Nella notte fra il 31 Ottobre ed il 1° Novembre i genieri italiani incendiarono la Passerella di Pontaiba; pochi chilometri a settentrione, consistenti reparti austro-ungarici
investivano il Ponte di Cornino, mantenuto dai mitraglieri del regio esercito appostati sull’Isolotto del Clapàt, tra le due campate del viadotto.
Alle 11:25 del 1 novembre 1917 le mine italiane detonarono, distruggendo il ponte e precludendo ogni possibilità di salvezza a coloro che stavano difendendo la trincea del Monte Ragogna a est del Tagliamento.
I soldati italiani della Brigata Bologna, rimasti intrappolati sulla riva sinistra del Tagliamento, non si arresero fino a sera; i superstiti, 3.000 soldati e 50 ufficiali, ricevettero l’onore delle armi dai tedeschi per la loro valorosa resistenza sul campo.
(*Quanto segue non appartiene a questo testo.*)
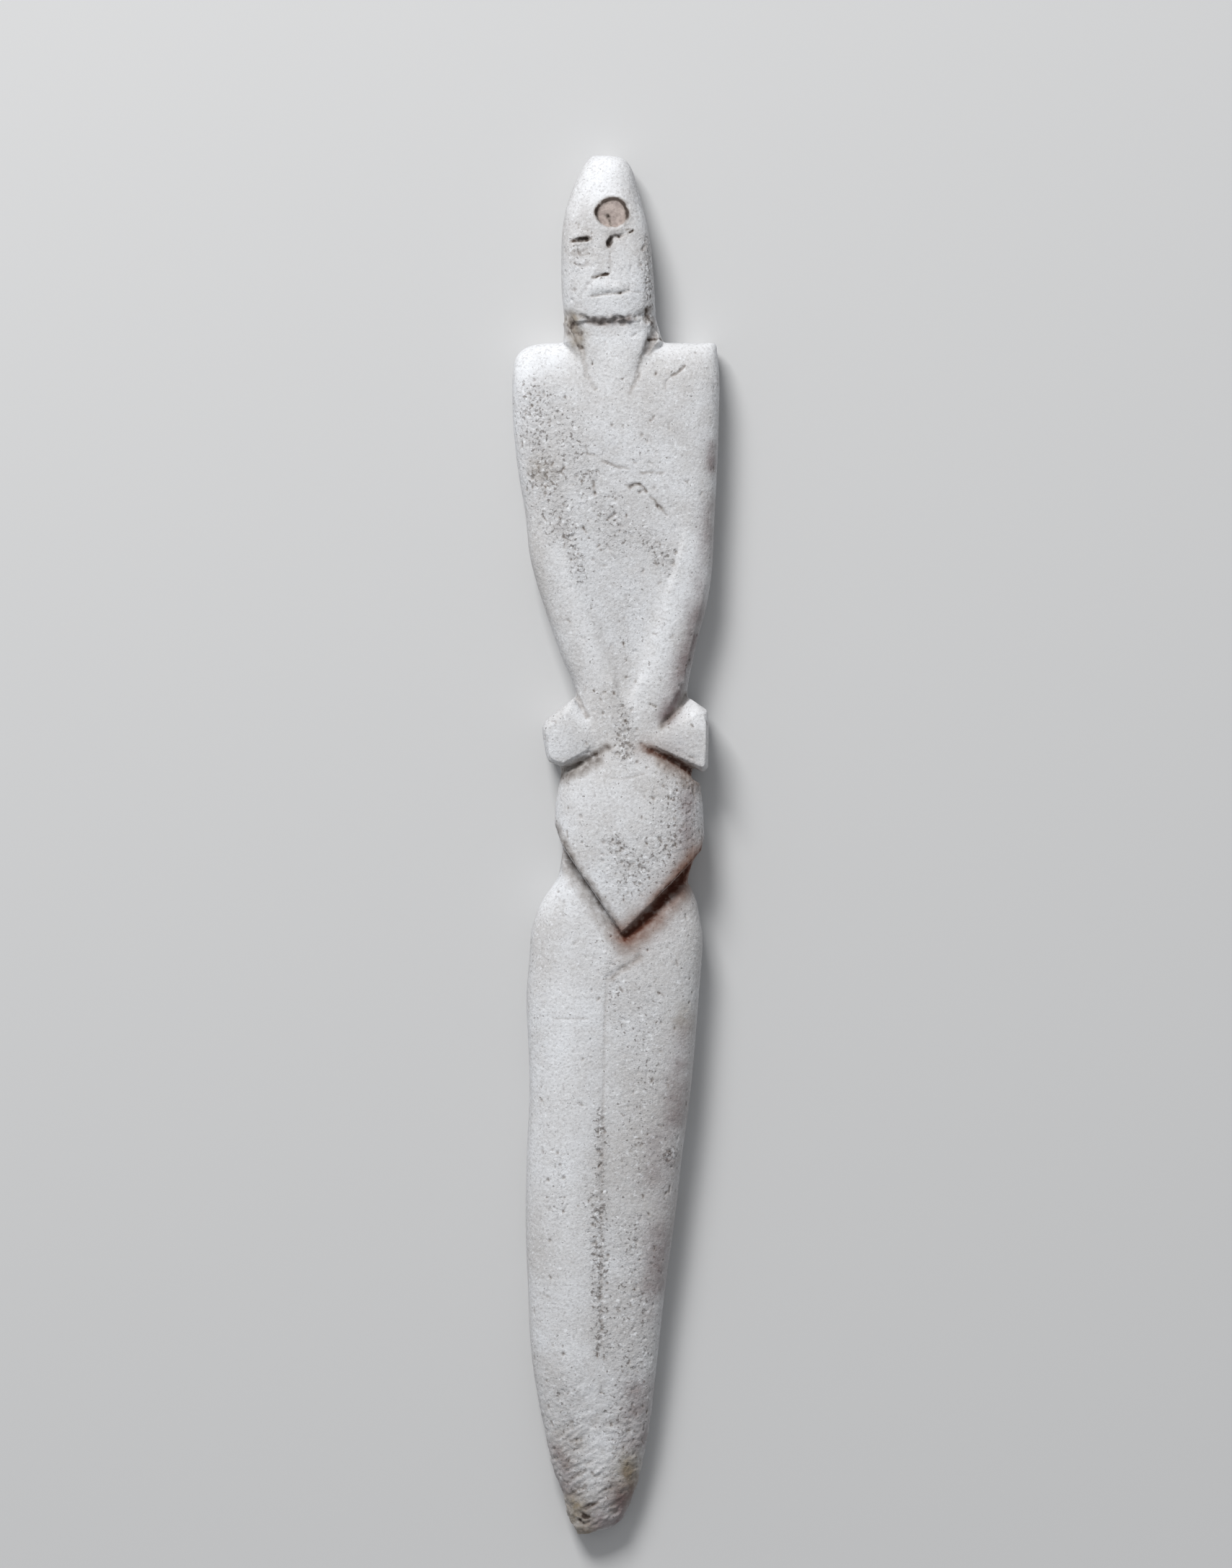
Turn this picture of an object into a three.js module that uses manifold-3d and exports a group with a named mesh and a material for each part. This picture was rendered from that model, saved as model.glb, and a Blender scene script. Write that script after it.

Così, il Capitano Teodoro Moggio del III/40° Fanteria rievocò quei tragici frangenti:
“Verso mezzogiorno un fragore assordante alle mie spalle, seguito da una enorme colonna di fumo e polvere, mi avvertiva che il ponte di Pinzano saltava in aria, tagliandoci in tal modo l’unica via di salvamento. La lotta non cessò per questo, forse perché la maggior parte dei soldati non si rese subito conto dell’irreparabile sciagura…”
La resistenza dei nuclei superstiti della Brigata Bologna sulla sinistra del Tagliamento scemò verso le ore 14.30, dopo tre ore dalla distruzione del Ponte di Pinzano.
Più di quattromila fanti caddero prigionieri degli Austro-Germanici, i quali resero loro l’unico riconoscimento previsto per un nemico vinto, ma valoroso: l’Onore delle Armi.